Erring on the side of being pedagogical, Pearson correlation is not recommended for ordinal variables. Even after considering the Likert scales aspect of your data I would still be wary of using Pearson's because of the number of assumptions it requires.

Investigate Spearman or Kendall's correlations instead for effects like whether or not both measures are given by every person i.e. paired etc.

Another similar question that might be useful.

• Hi, thank you for the response. I was under the assumption that Spearman was basically the same as Pearson, except that you convert the data to ranks prior to the Pearson analysis. Which in this case seems to be redundant as the ordinal variables are already discrete integer ranks?? Please let me know if I'm misunderstanding this. – Byakko Jul 6 '17 at 4:38
• Spearman rank correlation does not assume similarity of variances. A quick scatterplot will give more clarity. In general, Pearson measures proportional increase/decrease in one measure with another. Spearman measures monotonic increase/decrease with some leeway for the shape of the data. Think of fitting a smoothing curve on the x,y scatterplot of these variables, if it's not a straight line, Spearman will be a better fit. Do not discount Kendall's. You can see the actual underlying code for these methods by just typing cor on the R console. – DivyaJyoti Rajdev Jul 6 '17 at 4:54
• Thank you so much. I was using Excel before, but I'll switch to R. – Byakko Jul 6 '17 at 5:25
• Sorry, I have two other questions. I've switched to using Spearman's, but the values are fairly similar to the Pearson's. My first question is: What is the difference between using a Chi-squared test vs the Spearman Rho's test? And my second question is: Why are the correlation coefficients so low when the Chi-squared test looks significant? – Byakko Jul 6 '17 at 14:02

My first question is: What is the difference between using a Chi-squared test vs the Spearman Rho's test?

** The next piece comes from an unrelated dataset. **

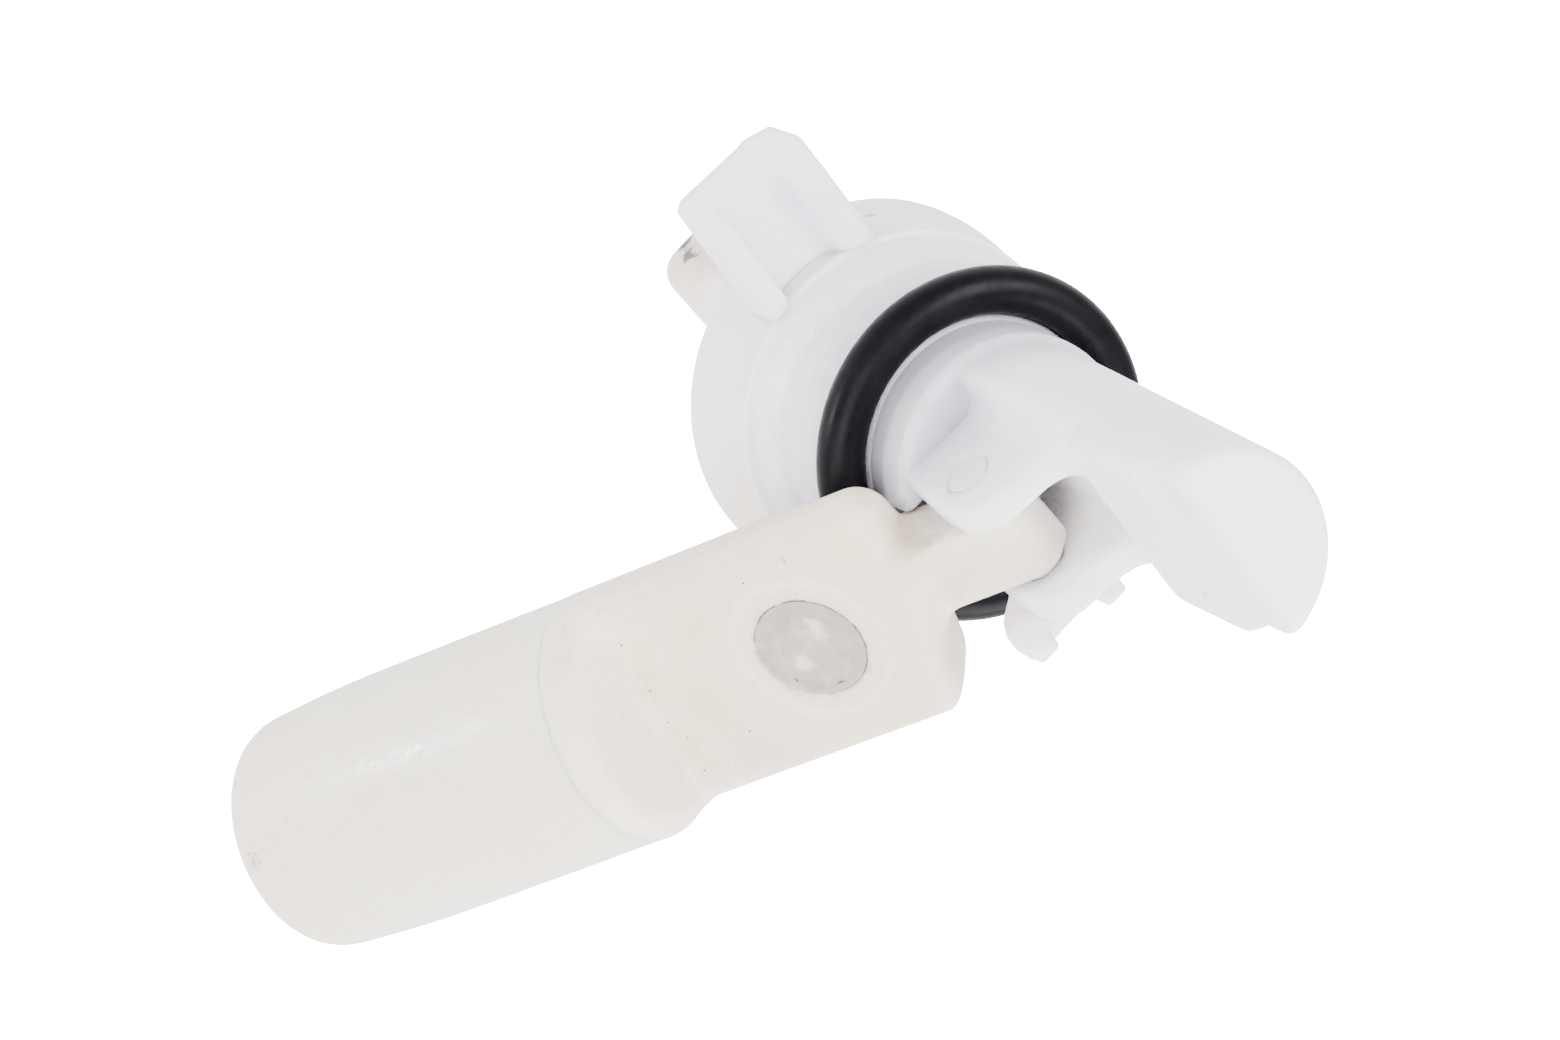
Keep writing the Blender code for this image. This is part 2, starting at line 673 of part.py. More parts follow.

The chi-squared test treats both variables $X$ and $Y$ as nominal (like colors, countries etc.) and thus, it can detect any sort of underlying relationship between $X$ and $Y$. In contrast, tests for linear resp. rank-correlations make use of the fact that the factor levels are ordered and are particularly suitable to detect linear resp. monotone underlying relationships. In your setting, it seems to make sense to condense the relationship to a correlation coefficient, so it would be more natural to provide p values associated with that measure instead of the less focused chi-squared test. But basically it is up to you.

Of course you can't just run all tests that you know and then pick the one with the smallest p value. Ideally, you already select an analysis strategy before looking at the data to avoid data snooping and to end up with reproducible conclusions.

PS: You are also free to use linear correlations instead of rank-correlations. Its test is basically the "linear-by-linear" test for association by Agresti, one of the godfathers of modern categorical data analysis. If you are interested, his famous book [1] is worth every penny. You will find it in every university library.

And my second question is: Why are the correlation coefficients so low when the Chi-squared test looks significant?

A small p value means strong evidence against the null hypothesis "no relationship between $X$ and $Y$". Depending on the sample size, a sample correlation of 0.2 can mean extremely strong evidence or, if the sample is small, not much evidence against this null hypothesis. Or in other words: the p value is not a measure of effect size.

[1] Agresti, A. (2002). Categorical Data Analysis, Second Edition. Hoboken, New Jersey: John Wiley & Sons.